Northwestern’s answer: The “process has to go forward, but you can still express your desire to ‘get back to being students’ by voting ‘No.’ ”
Dan Persa, a former quarterback who played for Fitzgerald from 2007 to 2011, has been among the most vocal in urging the players to vote down the union, according to two people who have spoken to the players.
Persa said he opposed a union because it would introduce so much uncertainty, but, in an interview, he insisted that his only goal was to make sure players were informed before they voted. He has visited Northwestern’s football facilities to make his views known. “No one knows what could happen,” Persa said. “That’s scary.”
Several alumni were so concerned with how players were being influenced that they organized a meeting last week at a community center here.
“We decided this is not right because it’s interfering with the process the players voted for, that they established,” said Kevin Brown, a defensive back during the 1980s. “It should be able to play itself out without guys hearing messages that they’re hurting their school.”
The union would be certified by obtaining a simple majority, though the ballots will not be counted while the full five-person N.L.R.B. decides whether it will review the case, or while it prepares its own ruling. That could take months.
Tim Waters, the political director of the United Steelworkers, a union that has supported the players’ organizing effort, declined to comment on whether the union had considered filing a complaint with the N.L.R.B. over Northwestern’s actions.
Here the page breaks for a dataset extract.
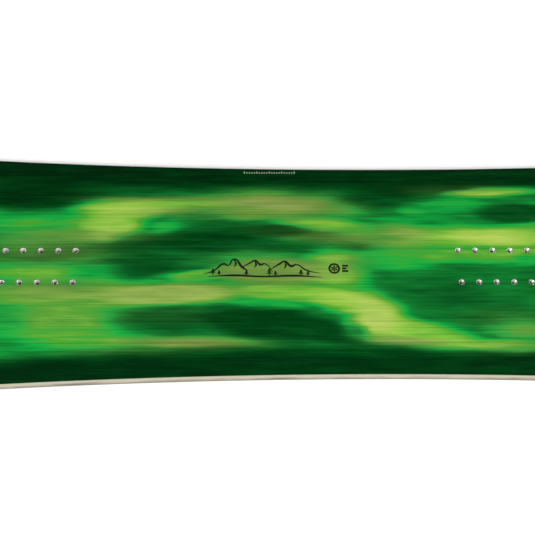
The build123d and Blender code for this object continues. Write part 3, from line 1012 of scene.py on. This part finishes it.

Meanwhile, college administrators across the country and the N.C.A.A. continue to watch Northwestern closely.
The Ohio House of Representatives passed a bill that said college students cannot be employees. Mark Emmert, the N.C.A.A. president, called a union “grossly inappropriate.”
Some of the pressure will end Thursday, according to N.L.R.B. rules, which forbid mandatory meetings the day before unionization votes. Then, the players will have their say.